__WRITTEN PROBLEM__
Present the data once more in exactly its original form.

__PROVIDED MATERIAL__
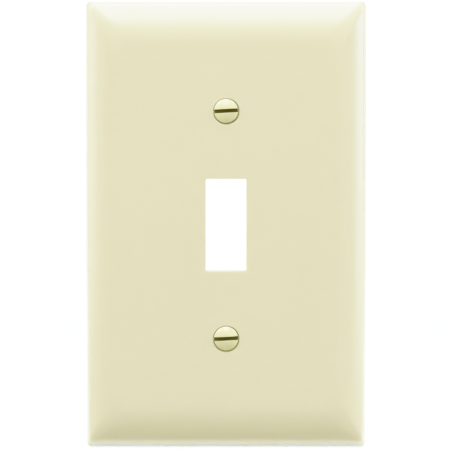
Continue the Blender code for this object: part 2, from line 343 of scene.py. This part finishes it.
def plate_shell():
    """The bare shell: flat face, crowned border, wall, rounded back rim, and the hollow."""
    outside = rim_layers(0.0, 1) + [border_layer(height) for height in border_heights()]
    hollow = [border_layer(height, SHELL) for height in border_heights(SHELL)]
    inside = rim_layers(SHELL, -1) + hollow
    return stacked("shell", outside[::-1] + inside)


def inside_of_shell():
    """The space that ribs may fill: the hollow, and the shell's thickness up to their join."""
    offset = SHELL - JOIN
    heights = [0.0, *border_heights(offset)]
    return stacked("core", [border_layer(height, offset) for height in heights])


def standing(name, half_x, half_z, radius, end_plane, centre, steps=CORNER_STEPS):
    """A block on the back of the face: filleted at its root, rounded at its free end."""
    ceiling = FACE - SHELL
    growths = [(FACE, FILLET), (ceiling + TINY, FILLET)]
    growths += [(ceiling - depth, grown) for depth, grown in rounding(FILLET)]
    growths += [(end_plane + depth, -grown) for depth, grown in rounding(END_ROUND)[::-1]]
    layers = []
    for height, grown in growths:
        corner = max(radius + grown, TINY)
        layers.append((height, outline(half_x + grown, half_z + grown, corner, steps)))
    return stacked(name, layers, centre)


def back_details():
    """Bosses, collar and ribs behind the face, as one mesh."""
    details = []
    for axis in SCREW_AXES.values():
        centre = (axis[0], axis[2])
        details.append(
            standing("boss", BOSS_RADIUS, BOSS_RADIUS, BOSS_RADIUS, STRAP_PLANE, centre, BOSS_STEPS)
        )
    collar = [half + COLLAR_WALL for half in OPENING]
    details.append(standing("collar", *collar, COLLAR_CORNER, STRAP_PLANE, (0, 0)))

    half_rib = RIB_WIDTH / 2
    rib_corner = END_ROUND + TINY
    boss_edge = SCREW_AXES["upper"][2] - BOSS_RADIUS + JOIN
    web_middle = (collar[1] - JOIN + boss_edge) / 2
    web_half = (boss_edge - collar[1] + JOIN) / 2
    cross_start = collar[0] - JOIN
    cross_middle = (cross_start + HALF_WIDTH) / 2
    cross_half = (HALF_WIDTH - cross_start) / 2
    for side in (1, -1):
        places = [
            ("web", half_rib, web_half, (0, side * web_middle)),
            ("long_rib", half_rib, HALF_HEIGHT, (side * LONG_RIB_OFFSET, 0)),
            ("cross_rib", cross_half, half_rib, (side * cross_middle, CROSS_RIB_HEIGHT)),
            ("cross_rib", cross_half, half_rib, (side * cross_middle, -CROSS_RIB_HEIGHT)),
        ]
        for name, half_x, half_z, centre in places:
            details.append(
                standing(name, half_x, half_z, rib_corner, RIB_PLANE, centre, RIB_CORNER_STEPS)
            )
    joined = combined(details[0], details[1:], "UNION")
    return combined(joined, [inside_of_shell()], "INTERSECT")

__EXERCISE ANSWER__
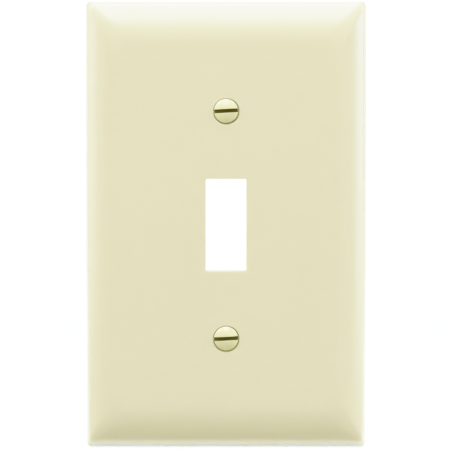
Continue the Blender code for this object: part 2, from line 343 of scene.py. This part finishes it.
def plate_shell():
    """The bare shell: flat face, crowned border, wall, rounded back rim, and the hollow."""
    outside = rim_layers(0.0, 1) + [border_layer(height) for height in border_heights()]
    hollow = [border_layer(height, SHELL) for height in border_heights(SHELL)]
    inside = rim_layers(SHELL, -1) + hollow
    return stacked("shell", outside[::-1] + inside)


def inside_of_shell():
    """The space that ribs may fill: the hollow, and the shell's thickness up to their join."""
    offset = SHELL - JOIN
    heights = [0.0, *border_heights(offset)]
    return stacked("core", [border_layer(height, offset) for height in heights])


def standing(name, half_x, half_z, radius, end_plane, centre, steps=CORNER_STEPS):
    """A block on the back of the face: filleted at its root, rounded at its free end."""
    ceiling = FACE - SHELL
    growths = [(FACE, FILLET), (ceiling + TINY, FILLET)]
    growths += [(ceiling - depth, grown) for depth, grown in rounding(FILLET)]
    growths += [(end_plane + depth, -grown) for depth, grown in rounding(END_ROUND)[::-1]]
    layers = []
    for height, grown in growths:
        corner = max(radius + grown, TINY)
        layers.append((height, outline(half_x + grown, half_z + grown, corner, steps)))
    return stacked(name, layers, centre)


def back_details():
    """Bosses, collar and ribs behind the face, as one mesh."""
    details = []
    for axis in SCREW_AXES.values():
        centre = (axis[0], axis[2])
        details.append(
            standing("boss", BOSS_RADIUS, BOSS_RADIUS, BOSS_RADIUS, STRAP_PLANE, centre, BOSS_STEPS)
        )
    collar = [half + COLLAR_WALL for half in OPENING]
    details.append(standing("collar", *collar, COLLAR_CORNER, STRAP_PLANE, (0, 0)))

    half_rib = RIB_WIDTH / 2
    rib_corner = END_ROUND + TINY
    boss_edge = SCREW_AXES["upper"][2] - BOSS_RADIUS + JOIN
    web_middle = (collar[1] - JOIN + boss_edge) / 2
    web_half = (boss_edge - collar[1] + JOIN) / 2
    cross_start = collar[0] - JOIN
    cross_middle = (cross_start + HALF_WIDTH) / 2
    cross_half = (HALF_WIDTH - cross_start) / 2
    for side in (1, -1):
        places = [
            ("web", half_rib, web_half, (0, side * web_middle)),
            ("long_rib", half_rib, HALF_HEIGHT, (side * LONG_RIB_OFFSET, 0)),
            ("cross_rib", cross_half, half_rib, (side * cross_middle, CROSS_RIB_HEIGHT)),
            ("cross_rib", cross_half, half_rib, (side * cross_middle, -CROSS_RIB_HEIGHT)),
        ]
        for name, half_x, half_z, centre in places:
            details.append(
                standing(name, half_x, half_z, rib_corner, RIB_PLANE, centre, RIB_CORNER_STEPS)
            )
    joined = combined(details[0], details[1:], "UNION")
    return combined(joined, [inside_of_shell()], "INTERSECT")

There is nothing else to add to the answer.